For Jon Shah, who was born and brought up in the United States, Sachin Tendulkar is the one sports athlete that commands awe and respect around the world
I was born in -- and have lived in -- United States my entire life. I do not speak any of the many languages or dialects of India, and if you saw me on the street you would have no inkling that my father was born in Bombay (now Mumbai). If not for short trips to visit my family every few years -- I would know little to nothing about what the average Indian does in his/her free time.
However, over the past several weeks, a universal language that I do understand has emerged, the language of sports.
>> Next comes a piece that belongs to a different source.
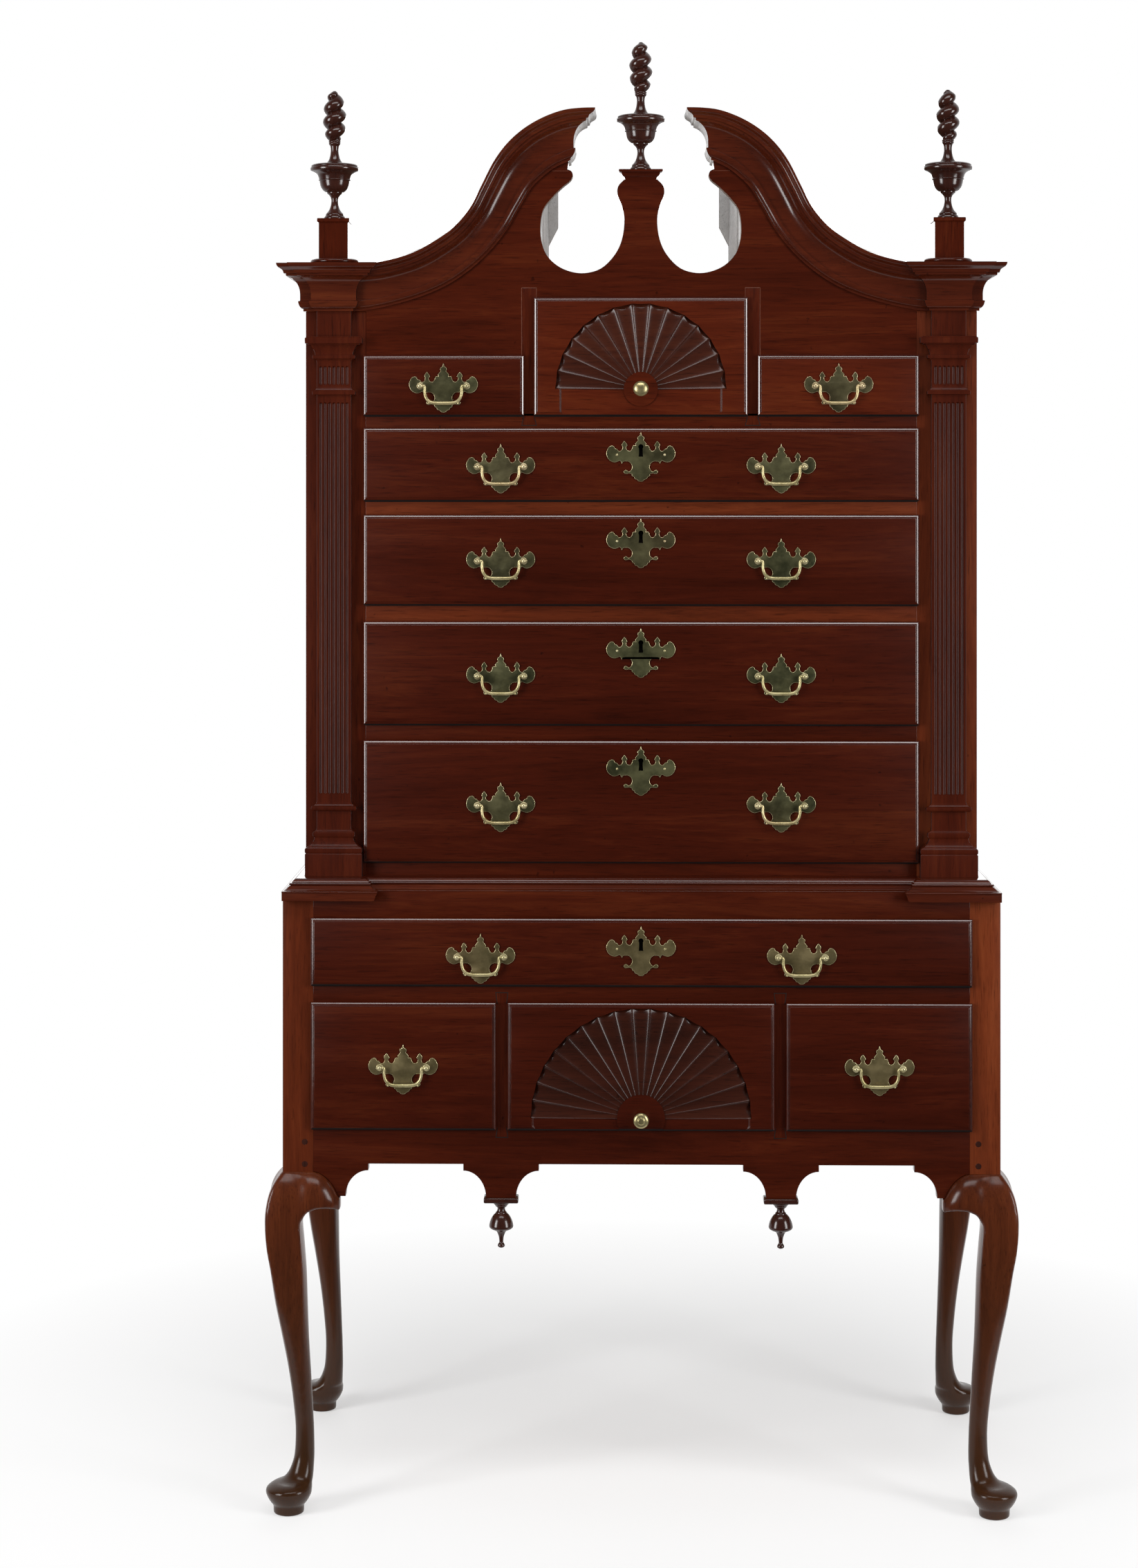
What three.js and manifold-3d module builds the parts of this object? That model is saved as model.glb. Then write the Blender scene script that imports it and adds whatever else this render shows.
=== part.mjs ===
// Bonnet-top high chest of drawers. Millimetres, +Z up, the front faces -Y.
import * as THREE from 'three';
import { mergeVertices } from 'three/addons/utils/BufferGeometryUtils.js';
import Module from 'manifold-3d';

const wasm = await Module();
wasm.setup();

// Case sizes
const lowerWidth = 1073;
const caseDepth = 525;
const legHeight = 514;
const waistStep = 31.5;
const postWidth = 46;
const boardThickness = 22;
const sideThickness = 18;
const backThickness = 12;
const tongueReach = 6;
const tongueThickness = 10;
const fitGap = 0.3;
const overrun = 5;

// Lower case from the leg up: skirt, small drawers, rail, long drawer, top rail
const skirtLift = 11.4;
const apronHeight = 52.2;
const lowerSmallHeight = 190.4;
const lowerMiddleRail = 24.5;
const lowerLongHeight = 101.4;
const lowerTopRail = 39.1;
const lowerFanHalf = 199.5;
const lowerDividerRail = 17.1;
const lowerLongPullShare = 0.485;
const lowerLongPullDrop = 6;

// Upper case from its foot up: each long drawer with the rail below it, then the top tier
const upperLong4Rail = 40.6;
const upperLong4Height = 183.6;
const upperLong4PullDrop = 5.2;
const upperLong3Rail = 23.5;
const upperLong3Height = 155.5;
const upperLong3PullDrop = 4;
const upperLong2Rail = 24.8;
const upperLong2Height = 136;
const upperLong2PullDrop = 1.6;
const upperLong1Rail = 20.7;
const upperLong1Height = 110.1;
const upperLong1PullDrop = 3.6;
const upperTierRail = 18.2;
const upperSmallHeight = 91;
const upperFanHeight = 178;
const upperFanHalf = 161;
const upperDividerRail = 14.6;
const upperStileWidth = 90.5;
const upperLongPullShare = 0.504;
const smallPullDrop = 1;
const friezeHeight = 66.3;
const dividerHeadroom = 18.2;
const dustBoardLift = 11.3;

// Cornice, swan necks and bonnet
const corniceHeight = 70.7;
const corniceReach = 40.6;
const swanRise = 231.4;
const swanEndOffset = 109;
const returnDepth = 56;
const boardSetDown = 2;
const roofThickness = 8;
const bonnetWallOffset = 150;
const backOpeningShare = 0.895;
const backShoulderShare = 0.732;
const backFlareShare = 0.6;
const centrePlinthShare = 0.8587;

// Drawer fronts: lipped, with a thumb moulding
const lipOverlap = 3.5;
const lipThickness = 10;
const thumbWidth = 8;
const frontInner = 12;
const boxSide = 11;
const boxBottom = 7;
const boxBottomRise = 5;
const drawerBackGap = 38;
const sideClearance = 1.5;
const topClearance = 4;
const runClearance = 0.3;
const boxBackDrop = 6;

// Fan carvings: centre height above the drawer's lower edge, rim, hub, and the band's half width
const upperFanCentre = 40;
const upperFanRim = 128.8;
const upperFanHub = 25.7;
const upperFanBand = 121.5;
const upperFanLobes = 15;
const lowerFanCentre = 18.6;
const lowerFanRim = 163;
const lowerFanHub = 35.9;
const lowerFanBand = 161;
const lowerFanLobes = 19;
const fanRidgeDepth = 1.2;
const fanLobeDepth = 5.5;
const fanScallop = 7;
const fanBandDepth = 4;
const fanLobeSteps = 3;
const fanHubSegments = 16;

// Pulls, bails and knobs
const pullHalfWidth = 51.7;
const pullTop = 34.5;
const pullFoot = 39.5;
const plateThickness = 2;
const postOffset = 34.8;
const postRadius = 4;
const postReach = 9;
const postSides = 6;
const pinReach = 3.4;
const bailRadius = 2.8;
const bailEndRadius = 1.4;
const bailDrop = 26;
const bailAxisReach = 5.2;
const bailSides = 5;
const bailSteps = 12;
const pinClearance = 0.4;
const knobRadius = 11.6;
const knobLength = 22;
const knobSegments = 12;

// Pilasters: shaft, base and capital
const shaftHalf = 26;
const shaftReach = 9;
const plinthOut = 17.2;
const plinthReach = 18;
const pilasterBaseHeight = 132.2;
const capitalHeight = 126.1;
const fluteCount = 7;
const flutePitch = 6.6;
const fluteDepth = 2.6;
const fluteHalf = 2.5;
const fluteMargin = 10;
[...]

The World Cup is to cricket what the Super Bowl is to the American National Football League, what March Madness is to the National Collegiate Athletic Association Basketball, and what the World Series is to baseball.
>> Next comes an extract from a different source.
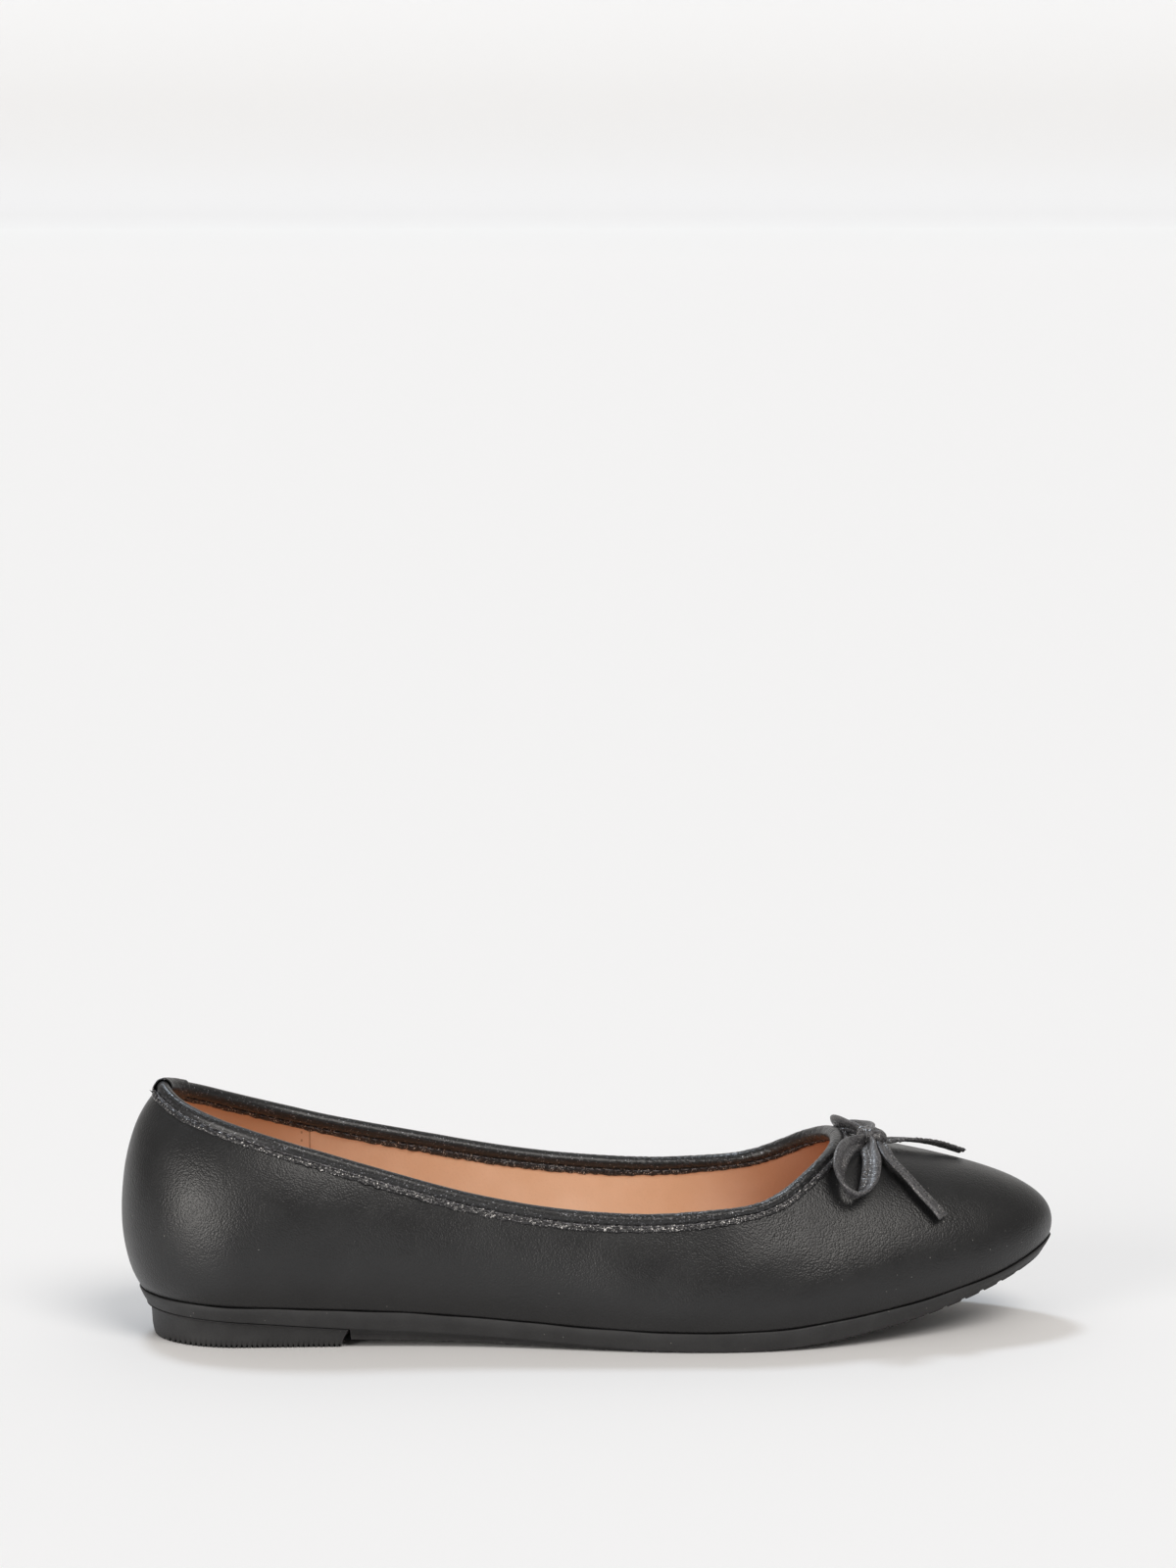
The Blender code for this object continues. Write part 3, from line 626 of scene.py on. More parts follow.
def sewn_seam(tree, place, base):
    """The lining's colour with the seam's shaded edge and the needle holes behind it on it."""
    parts = add(tree, "ShaderNodeSeparateXYZ", {"Vector": place})
    seam = add(tree, "ShaderNodeMath", {0: parts.outputs["X"]}, {1: SEAM_PLACE},
               operation="SUBTRACT").outputs[0]
    edge = add(tree, "ShaderNodeMath", {0: seam}, operation="ABSOLUTE").outputs[0]
    base = blend_colours(tree, between(tree, edge, 0.10 * MM, 0.30 * MM, 0.6, 0.0), base, "#8f5f43")
    # The holes are 2.2 mm behind the edge, one in every 2.4 mm.
    holes = add(tree, "ShaderNodeMath", {0: seam}, {1: 2.2 * MM}, operation="ADD").outputs[0]
    holes = add(tree, "ShaderNodeMath", {0: holes}, operation="ABSOLUTE").outputs[0]
    holes = between(tree, holes, 0.20 * MM, 0.32 * MM, 0.55, 0.0)
    up = add(tree, "ShaderNodeMath", {0: parts.outputs["Z"]}, {1: 2 * pi / (2.4 * MM)},
             operation="MULTIPLY")
    up = add(tree, "ShaderNodeMath", {0: up.outputs[0]}, operation="SINE").outputs[0]
    holes = add(tree, "ShaderNodeMath", {0: holes, 1: between(tree, up, 0.45, 0.75)}, operation="MULTIPLY")
    return blend_colours(tree, holes.outputs[0], base, "#8f5f43")


def lining_leather(name, seamed):
    """Peach pigskin-look lining: coated, matte, with fine pores and a faint cloudiness.

    The wall's lining has a seam where its two pieces meet, and the insole's sock has none.
    """
    finish, tree, shader, place = new_finish(name)
    cloud = mottle(tree, place, 0.018)
    # Pores about 0.5 mm apart, drawn at 0.9 mm
    pores = add(tree, "ShaderNodeTexVoronoi", {"Vector": place}, {"Scale": 1 / 0.0009}).outputs["Distance"]
    base = blend_colours(tree, between(tree, cloud, 0.35, 0.65), "#e6b996", "#eec5a6")
    # Painted shade: the lining is painted deeper and more orange in front, under the throat, for the shade
    # there and the orange light bounced about inside.
    along = add(tree, "ShaderNodeSeparateXYZ", {"Vector": place}).outputs["X"]
    base = blend_colours(tree, between(tree, along, 0.026, 0.070, 0.0, 0.85), base, "#a8603c")
    base = blend_colours(tree, between(tree, pores, 0.10, 0.28, 0.14, 0.0), base, "#c79470")
    if seamed:
        base = sewn_seam(tree, place, base)
    tree.links.new(base, shader.inputs["Base Color"])
    tree.links.new(between(tree, cloud, 0.3, 0.7, 0.50, 0.62), shader.inputs["Roughness"])
    bump = add(tree, "ShaderNodeBump", {"Height": pores}, {"Strength": 0.35, "Distance": 0.00008})
    tree.links.new(bump.outputs["Normal"], shader.inputs["Normal"])
    shader.inputs["IOR"].default_value = 1.5
    return finish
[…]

Depending on whom you ask, however, the cricket World Cup may very well have higher television ratings than all of those combined. In a country of over 1.1 billion people, for the past month all eyes have been on one person -- perhaps the greatest cricketer of all time, certainly the greatest Indian cricketer of all time, and possibly playing in his last opportunity to win a World Cup for his country -- Sachin Tendulkar.
In a sports media environment dominated by an NFL lockout, mistresses attached to all sportsmen, and popular sports Web sites carrying 'arrest watch' sections with no hint of irony, Tendulkar remains an athlete's athlete.
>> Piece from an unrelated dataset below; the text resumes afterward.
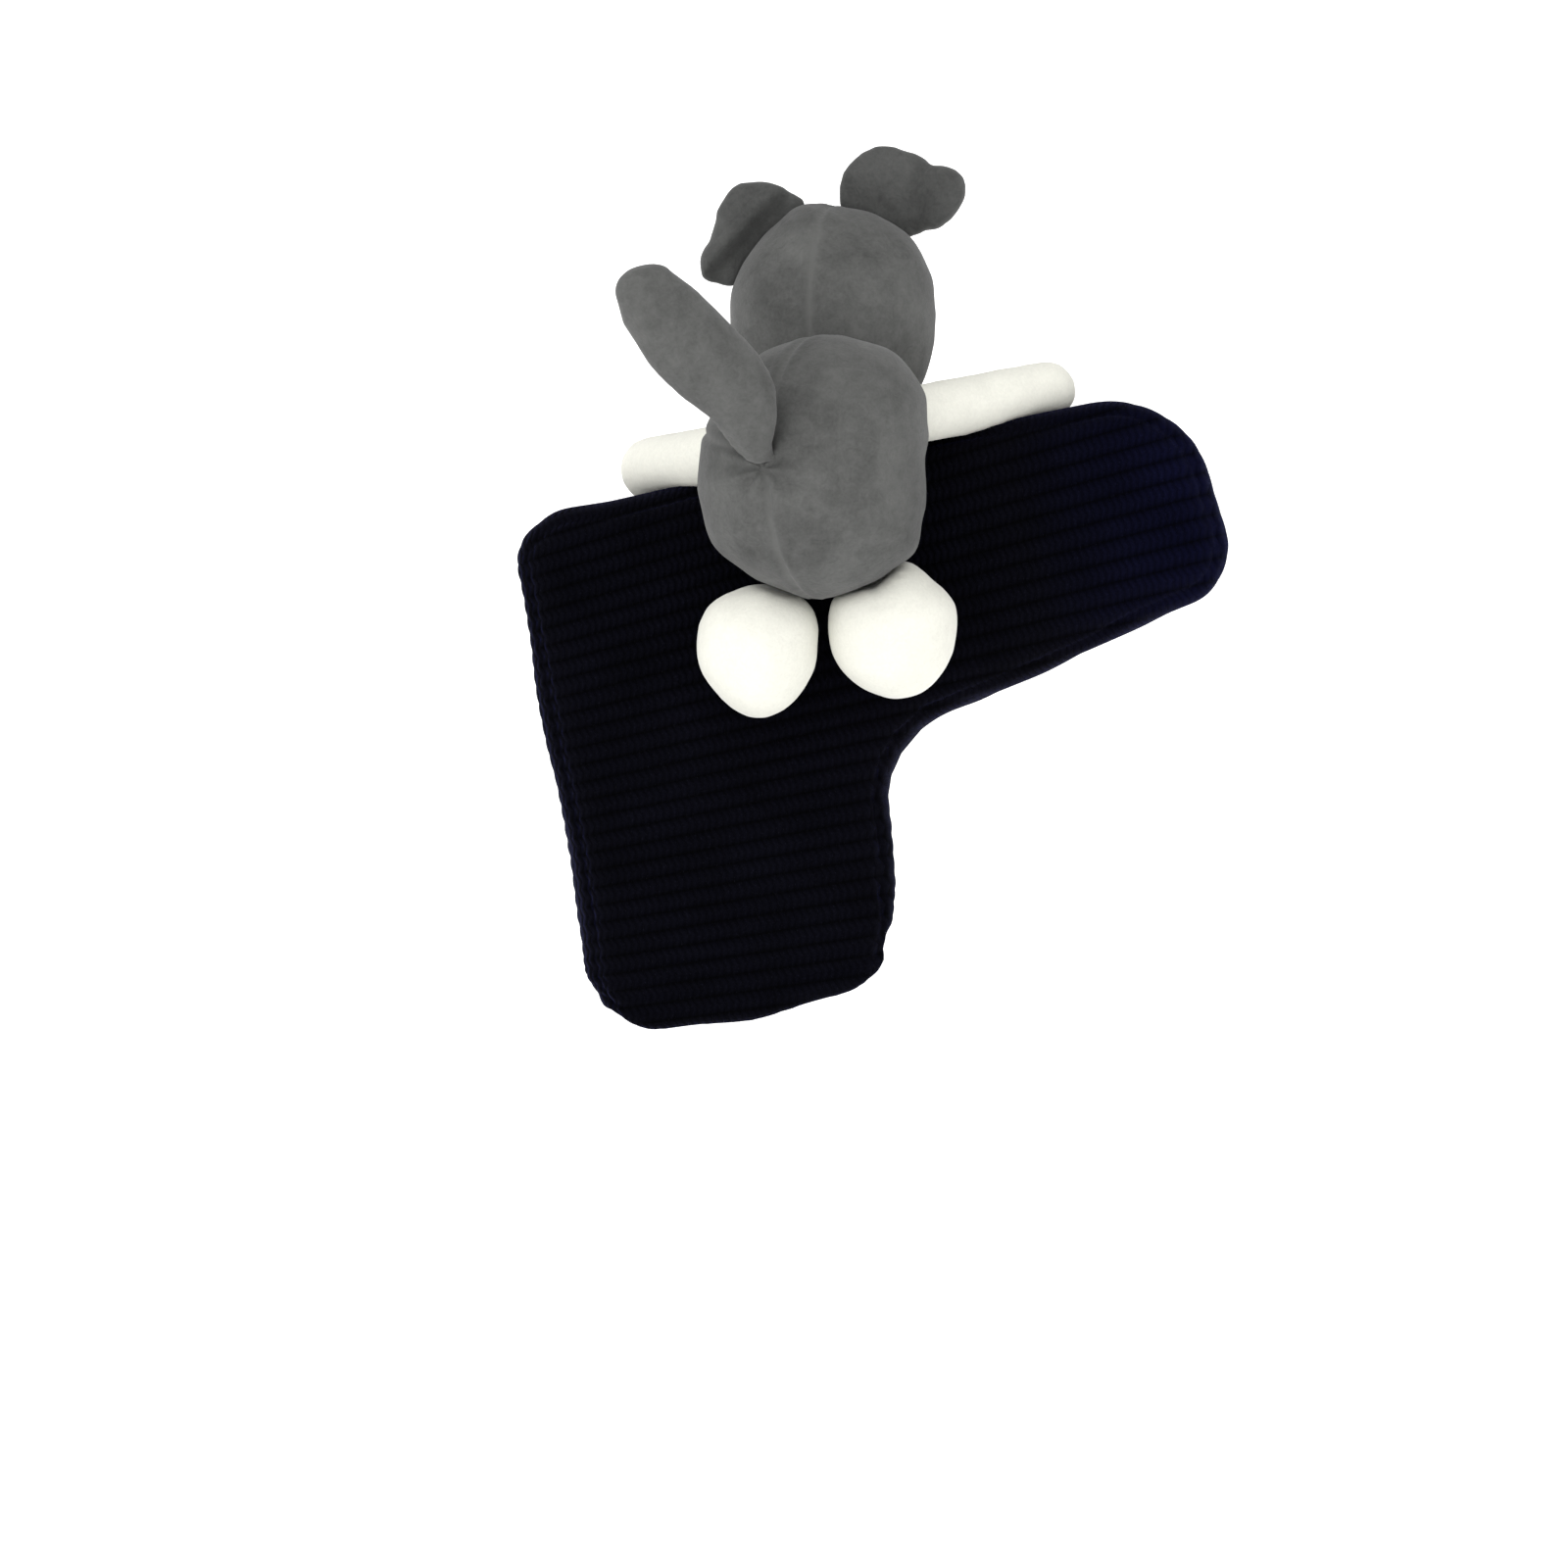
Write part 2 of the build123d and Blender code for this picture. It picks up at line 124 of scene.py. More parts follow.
# ------------------------------------------------------------------ settings
class HeadCoverSettings(bpy.types.PropertyGroup):
    rib_pitch: bpy.props.FloatProperty(
        name="Rib Pitch", description="From one rib to the next", default=4.2 * MM,
        unit="LENGTH")
    rib_depth: bpy.props.FloatProperty(
        name="Rib Depth", description="From a rib's crown down into the groove beside it",
        default=0.95 * MM, unit="LENGTH")
    seam_depth: bpy.props.FloatProperty(
        name="Seam Depth", description="How deep a sewn seam pulls into the fabric",
        default=0.9 * MM, unit="LENGTH")
    knit_colour: bpy.props.FloatVectorProperty(
        name="Knit", description="Colour of the knit yarn", subtype="COLOR", size=3,
        default=(0.0016, 0.0016, 0.0034))
    lining_colour: bpy.props.FloatVectorProperty(
        name="Lining", description="Colour of the fleece inside", subtype="COLOR", size=3,
        default=(0.02, 0.02, 0.024))
    grey_colour: bpy.props.FloatVectorProperty(
        name="Grey Plush", description="Colour of the puppy's coat", subtype="COLOR", size=3,
        default=(0.088, 0.089, 0.086))
    ear_colour: bpy.props.FloatVectorProperty(
        name="Ear Plush", description="Colour of the puppy's ears", subtype="COLOR", size=3,
        default=(0.066, 0.067, 0.065))
    white_colour: bpy.props.FloatVectorProperty(
        name="White Plush", description="Colour of the paws, face and belly", subtype="COLOR",
        size=3, default=(0.74, 0.735, 0.665))
    trim_colour: bpy.props.FloatVectorProperty(
        name="Eyes and Nose", description="Colour of the moulded plastic", subtype="COLOR",
        size=3, default=(0.006, 0.006, 0.007))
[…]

Every adjective that has been used to describe him, and any attempt that I make to describe his fame, will sell him short.
To summarise a recent report, he is as famous as Babe Ruth, as skilled as Michael Jordan, as charismatic as Muhammad Ali, yet remains a humble ambassador to the game.
In a recent game, the 'Little Master' (Sachin stands at 5'5") was given not out and began to walk off the field. In the spirit of the game he felt that since he knew he was out, he was.
Earlier this week, India defeated Pakistan to reach the finals of the World Cup. This is a rivalry that cannot be underestimated. There were four conflicts between the nations since 1947, including the longest-running land dispute in the world: Kashmir.
This match-up would be comparable to Yankees vs Red Sox ALCS if the respective cities of New York and Boston were capable of nuclear annihilation of the other. One can only wonder what effect, if any, cricket and its most marketable star may have on diplomacy.
The India-Pakistan match allowed for an opportunity for dialogue between the countries as the prime ministers of both countries sat together for the nearly seven-hour-long match.
With Tendulkar turning 41 for the next World Cup in 2015, this could very well be his last opportunity to win the title for a country that has been hungry for it since earning their last title in 1983.
If it has not been correctly relayed yet, Tendulkar is much larger than his sport and his country. It is easy to imagine children in Pakistan -- just like their Indian counterparts -- playing cricket and arguing over who gets to pretend he is Sachin.
Can Tendulkar have the same diplomatic effect with his athleticism that the so-called ping-pong diplomacy did to further US-China relations in the 1970s? That remains to be seen. For now, we watch the Little Master in awe.